さらに高温で熱処理された多孔質のC/Cコンポジットで、燃料電池の電極基材などで用いられる「トレカ」カーボンペーパー、高圧水素タンク用高強度炭素繊維、自動車のフロア部分に用いるスタックフレームなどを盛り込んだ。炭素繊維はもちろん、樹脂や電子材料など同社の先端材料・先端技術を用いることでクルマの未来が変えられることを示した格好だ。
〈○緑の大地を取りもどす/緑化が雇用創出に波及〉
このカテゴリーでは、植物由来素材を活用した、砂漠緑化プロジェクトや荒廃地緑化プロジェクトを打ち出した。植物を育てる土壌の代わりになる筒状の農業資材繊維「ロールプランター」を用いた緑化プロジェクトで、流動性を持つ砂漠の緑化方法の一つである草方格を応用している。
東レとニットメーカーのミツカワ(福井県)によるPLA繊維製のロールプランターを使用していることが大きなポイントで、PLA繊維が有している耐候性や生分解性がうまく生かされている。既に中国の内蒙古地区などで実証実験が進められており、「緑化の効果が出ている場所もある」という。
一方、南アフリカで実験し、成果を収めているのが鉱山跡などの荒廃地の緑化だ。こちらは、草方格ではなく、二つ並んだロールプランターの間に種を植えるというもの。農作物の育成も可能で、現地ではトウモロコシの栽培も行われるようになっている。
南アフリカでの取り組みで特徴的なのは、PLA繊維を輸出し、現地に設置した設備でロールプランターを生産していること。荒廃地の緑化から始まったものが、農産物(食糧)の確保に波及し、ひいては雇用の創出にもつながるという好循環を生み出している。

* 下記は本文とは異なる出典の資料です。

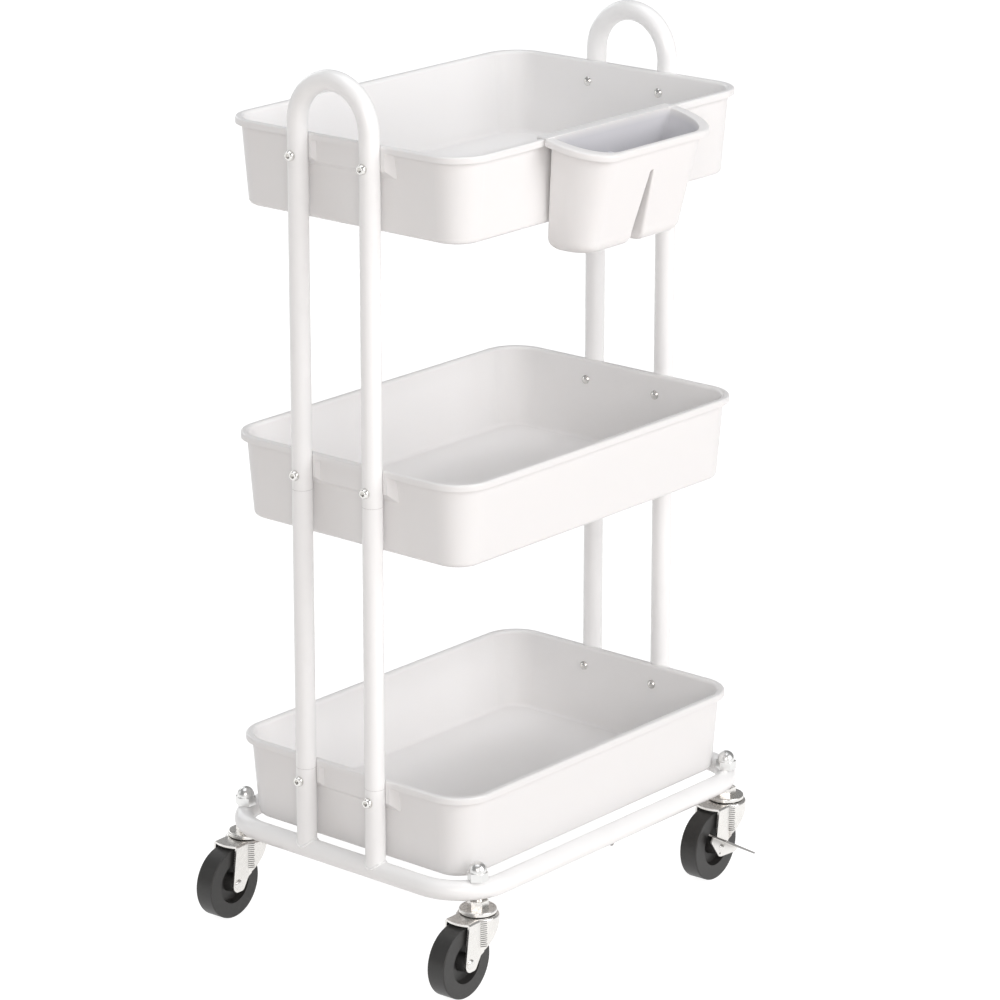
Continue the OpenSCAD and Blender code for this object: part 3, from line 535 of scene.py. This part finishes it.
def link(name, mesh_points, faces, material, smooth_angle=40.0, inside=None):
    """Makes an object from points in metres, merges points that fall together, turns the faces
    outwards and smooths all edges below an angle. inside is one number for each point."""
    mesh = bpy.data.meshes.new(name)
    mesh.from_pydata(mesh_points.tolist(), [], faces.tolist())
    if inside is not None:
        mesh.attributes.new("inside", "FLOAT", "POINT").data.foreach_set("value", inside)
    work = bmesh.new()
    work.from_mesh(mesh)
    bmesh.ops.remove_doubles(work, verts=work.verts, dist=merge_distance)
    bmesh.ops.dissolve_degenerate(work, edges=work.edges, dist=degenerate_distance)
    bmesh.ops.recalc_face_normals(work, faces=work.faces)
    for face in work.faces:
        face.smooth = True
    limit = math.radians(smooth_angle)
    for edge in work.edges:
        edge.smooth = len(edge.link_faces) == 2 and edge.calc_face_angle(0.0) < limit
    work.to_mesh(mesh)
    work.free()
    mesh.materials.append(material)
    piece = bpy.data.objects.new(name, mesh)
    bpy.context.scene.collection.objects.link(piece)
    return piece

def grid_faces(count_rows, count_columns, keep=None):
    """Quads of a grid whose points are listed row by row. keep is a mask of (rows - 1,
    columns - 1), or None for all of them."""
    at = np.arange(count_rows * count_columns).reshape(count_rows, count_columns)
    quads = np.stack([at[:-1, :-1], at[:-1, 1:], at[1:, 1:], at[1:, :-1]], -1)
    return quads.reshape(-1, 4) if keep is None else quads[keep]

print("surface helpers ready")

# %% Join the cup's points into one closed surface
shade_fade = 0.08
turn_round = (-1, -1, 1)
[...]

一石三鳥とも言える南アフリカでの緑化プロジェクトは、他の国や地域へ広がっていく可能性を有している。
〈キーポイント/環境対応で繊維けん引/東レ 繊維GR・LI事業推進室長 寺井 秀徳 氏〉
東レの繊維事業拡大のキーワードとなる環境。「繊維事業におけるグリーンイノベーション製品(繊維GR製品)」は、2015年度に過去最高の売上高(連結)となるなど着実な成長を示す。寺井秀徳繊維GR・LI事業推進室長に今後の方向性を聞いた。
――繊維GR製品の動きは順調です。
植物由来原料を使用した「バイオマス由来」素材、環境配慮型撥水素材や非ハロゲン系難燃繊維をはじめとする「環境負荷低減」素材がありますが、15年度はそれぞれが順調に推移しました。バイオマス由来素材は、ユニフォームやスポーツ衣料、自動車内装材などを中心に引き合いが強く、環境負荷低減素材も定着しています。中長期的に見ても繊維GR製品が拡大の方向にあることは間違いないと思います。
――柱になるのは。
20年以降の地球温暖化対策の「パリ協定」が発行されるなど、脱石油が大きな流れであることを考えると、やはりバイオマス由来素材が事業の柱になります。既に展開を始めている部分バイオポリエステル(原料の約30%が植物由来)だけでなく、完全バイオポリエステル繊維の事業化にも取り組んでいます。
――事業化のめどは20年近傍です。
パイロット生産は終えており、商業生産に向けた道筋も見えています。石油由来ポリエステルと同じラインで生産でき、物性や品種も同様のものが作れます。幅広い展開が可能で、今後プレマーケティングを含めて開発を加速していきます。
――課題はありますか。
コスト面が大きなポイントになるため、バイオマスというプレミアムがプレゼンできる用途や分野への提案を進めていきます。脱石油という大きな潮流をビジネスチャンスと捉え、さまざまな分野・用途に提案し、東レ繊維事業のけん引役になります。